WHAT THE TASK ASKS:
Please output exactly the lines of the material from the first through the line containing "colour over another.", and nothing more.
####
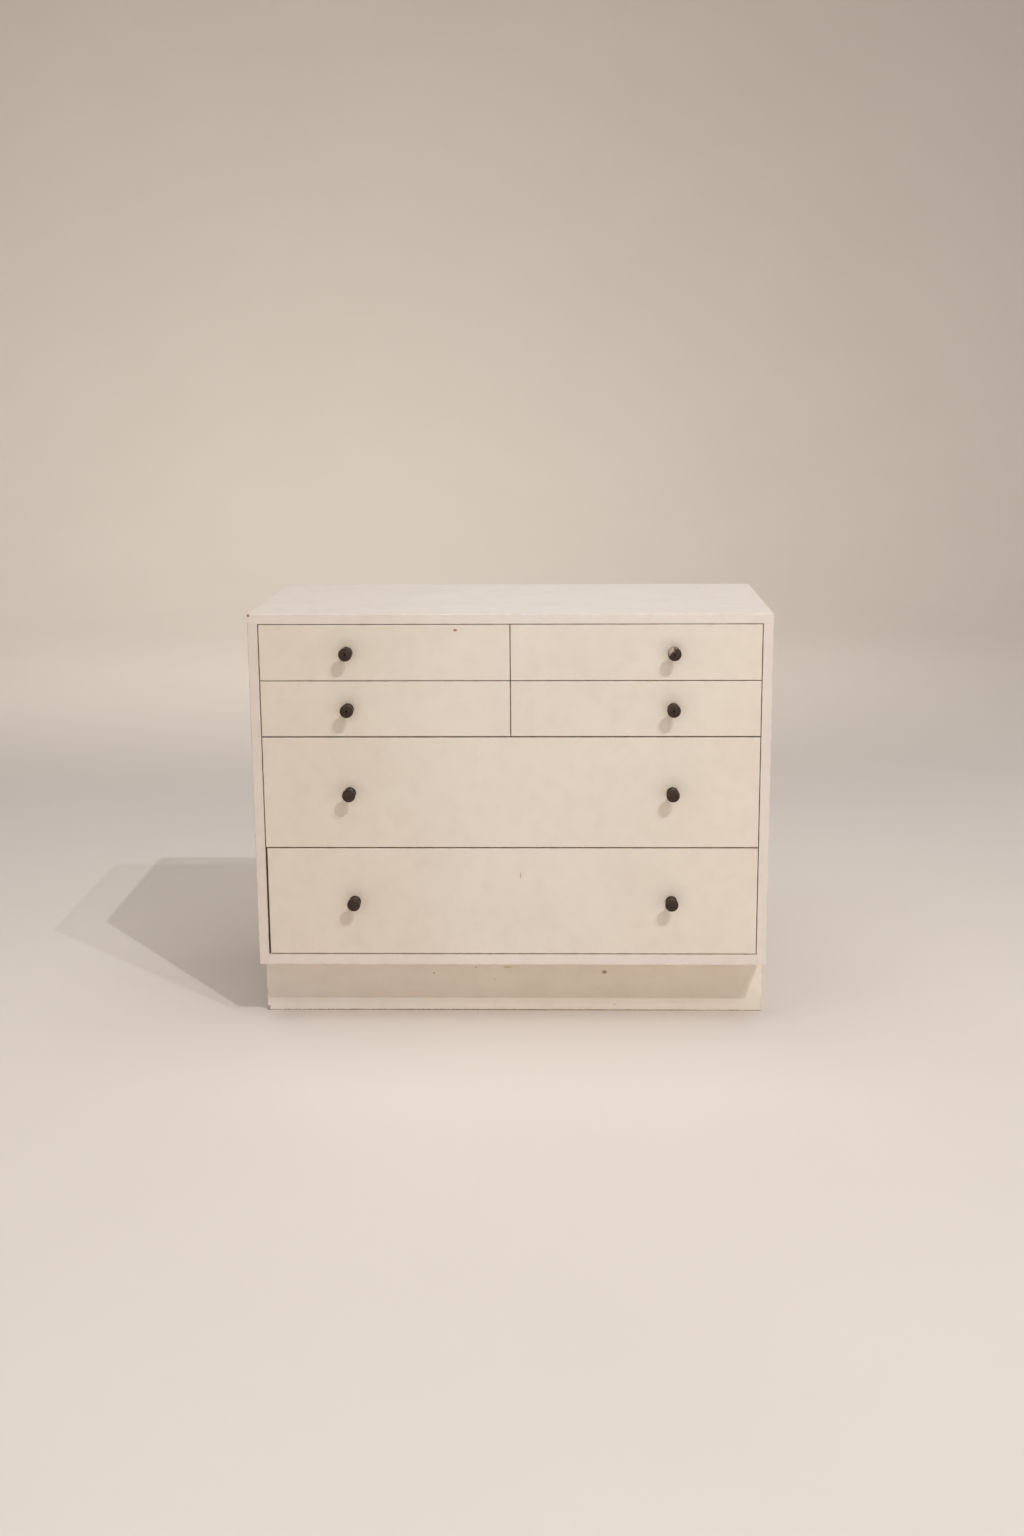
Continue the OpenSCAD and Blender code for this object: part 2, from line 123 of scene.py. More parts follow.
class Recipe:
    """The node tree of one material while it is put together."""

    def __init__(self, name: str) -> None:
        """Starts an empty material.

        Args:
            name: The material's name.
        """
        self.material = bpy.data.materials.new(name)
        self.material.use_nodes = True
        self.tree = self.material.node_tree
        self.tree.nodes.clear()
        self.place = self.add("ShaderNodeTexCoord").outputs["Object"]

    def add(self, kind: str, links: dict | None = None, **settings: object) -> bpy.types.Node:
        """Adds a node.

        Args:
            kind: The node's type.
            links: For each input, by name or number, a value or the output that feeds it.
            **settings: The node's own properties.

        Returns:
            The new node.
        """
        node = self.tree.nodes.new(kind)
        for key, value in settings.items():
            setattr(node, key, value)
        for key, value in (links or {}).items():
            if isinstance(value, Socket):
                self.tree.links.new(value, node.inputs[key])
            else:
                node.inputs[key].default_value = value
        return node

    def layer(self, factor: object, under: object, over: object, how: str = "MIX") -> Socket:
        """Lays one colour over another.

        Args:
            factor: How much of the upper colour shows, as a number or a socket.
            under: The lower colour.
            over: The upper colour.
            how: The way that the two combine.

        Returns:
            The resulting colour.
        """
        ends = {0: factor, 6: under, 7: over}
        node = self.add("ShaderNodeMix", ends, data_type="RGBA", blend_type=how)
        return node.outputs[2]

    def between(self, value: object, low: float, high: float) -> Socket:
        """Turns a value to a smooth step.

        Args:
            value: The socket to read.
            low: Where the step starts at zero; it may be above high for a falling step.
            high: Where it ends at one.

        Returns:
            The step, from zero to one.
        """
        first, last = (low, high) if low < high else (high, low)
        ends = (0.0, 1.0) if low < high else (1.0, 0.0)
        node = self.add(
            "ShaderNodeMapRange",
            {
                "Value": value,
                "From Min": first,
                "From Max": last,
                "To Min": ends[0],
                "To Max": ends[1],
            },
            interpolation_type="SMOOTHSTEP",
        )
        return node.outputs[0]

    def maths(self, how: str, first: object, second: object) -> Socket:
        """Combines two numbers.

        Args:
            how: The operation, such as MULTIPLY.
            first: A number or a socket.
            second: A number or a socket.

        Returns:
            The result.
        """
        return self.add("ShaderNodeMath", {0: first, 1: second}, operation=how).outputs[0]

    def grain(self, size: float, detail: float = 2.0, where: object = None) -> Socket:
        """Draws soft patches.

        Args:
            size: The size of a patch in millimetres.
            detail: How many finer layers it has.
            where: The coordinates to use, if not the object's own.

        Returns:
            A number about one half.
        """
        links = {"Vector": where or self.place, "Scale": 1 / (size * MM), "Detail": detail}
        return self.add("ShaderNodeTexNoise", links).outputs[0]

    def finish(
        self, colour: object, roughness: object, bump: object, height: float, **sockets: object
    ) -> None:
        """Closes the tree with its shader.

        Args:
            colour: The base colour.
            roughness: A number or a socket.
            bump: The height of the surface, from zero to one.
            height: What one step of that height measures, in millimetres.
            **sockets: Further inputs of the shader, with underscores for spaces.
        """
        relief = {"Height": bump, "Distance": height * MM, "Strength": 1.0}
        normal = self.add("ShaderNodeBump", relief)
        links = {"Base Color": colour, "Roughness": roughness, "Normal": normal.outputs[0]}
        links.update({key.replace("_", " "): value for key, value in sockets.items()})
        shader = self.add("ShaderNodeBsdfPrincipled", links)
        self.add("ShaderNodeOutputMaterial", {"Surface": shader.outputs[0]})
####
RESULT OF THIS EXERCISE:
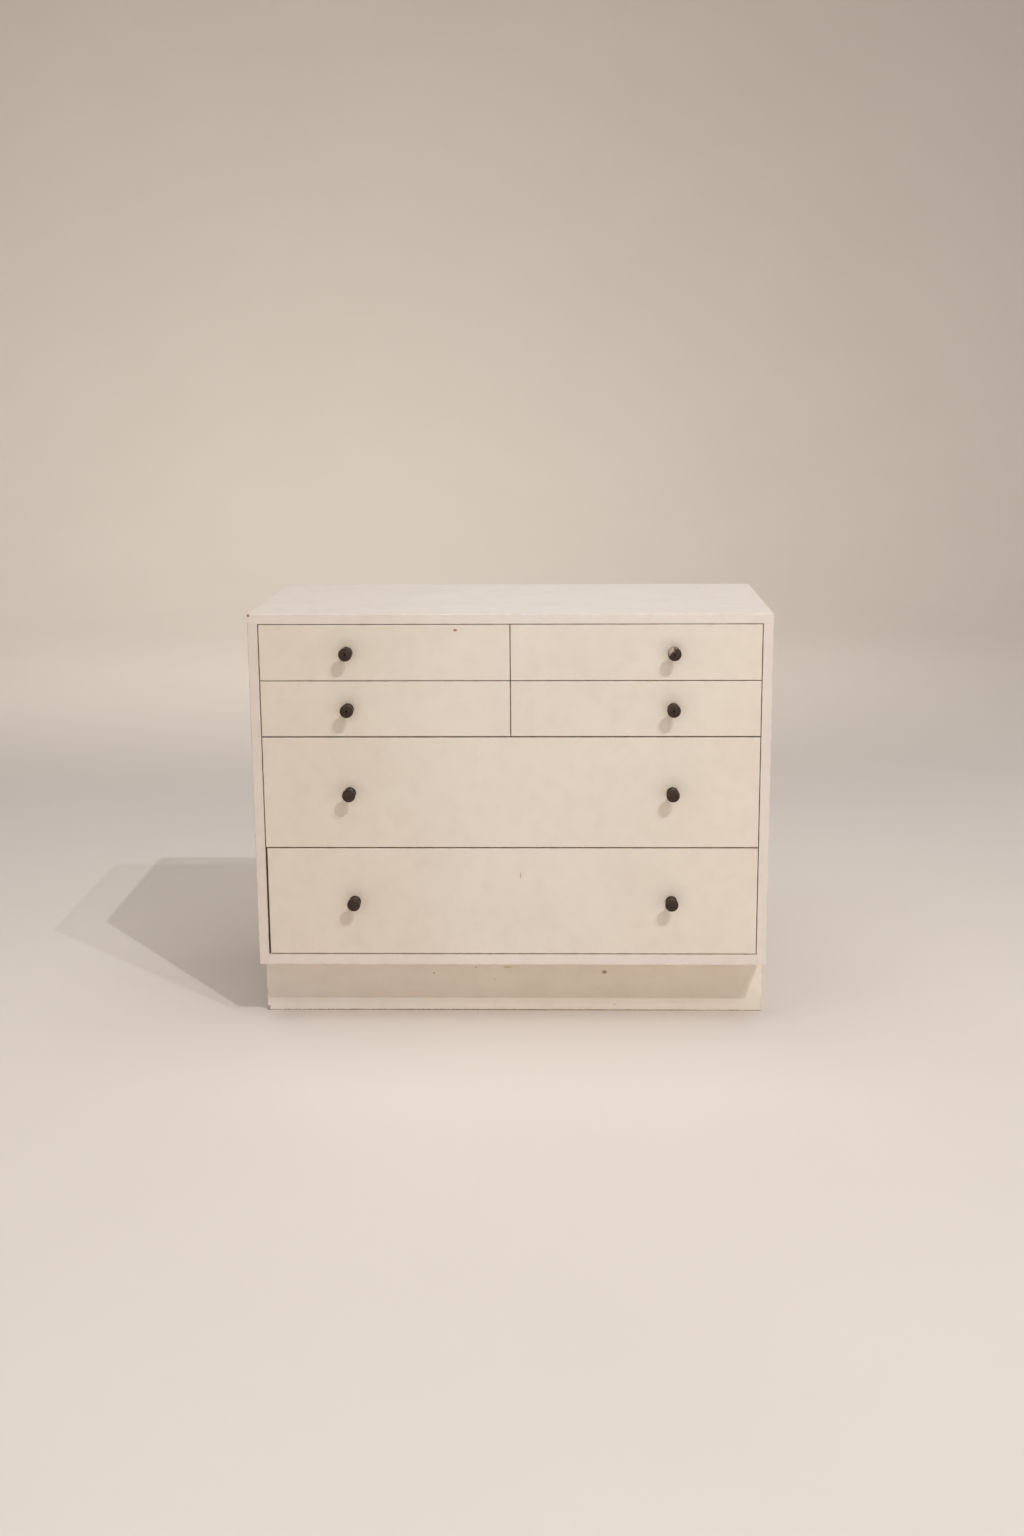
Continue the OpenSCAD and Blender code for this object: part 2, from line 123 of scene.py. More parts follow.
class Recipe:
    """The node tree of one material while it is put together."""

    def __init__(self, name: str) -> None:
        """Starts an empty material.

        Args:
            name: The material's name.
        """
        self.material = bpy.data.materials.new(name)
        self.material.use_nodes = True
        self.tree = self.material.node_tree
        self.tree.nodes.clear()
        self.place = self.add("ShaderNodeTexCoord").outputs["Object"]

    def add(self, kind: str, links: dict | None = None, **settings: object) -> bpy.types.Node:
        """Adds a node.

        Args:
            kind: The node's type.
            links: For each input, by name or number, a value or the output that feeds it.
            **settings: The node's own properties.

        Returns:
            The new node.
        """
        node = self.tree.nodes.new(kind)
        for key, value in settings.items():
            setattr(node, key, value)
        for key, value in (links or {}).items():
            if isinstance(value, Socket):
                self.tree.links.new(value, node.inputs[key])
            else:
                node.inputs[key].default_value = value
        return node

    def layer(self, factor: object, under: object, over: object, how: str = "MIX") -> Socket:
        """Lays one colour over another.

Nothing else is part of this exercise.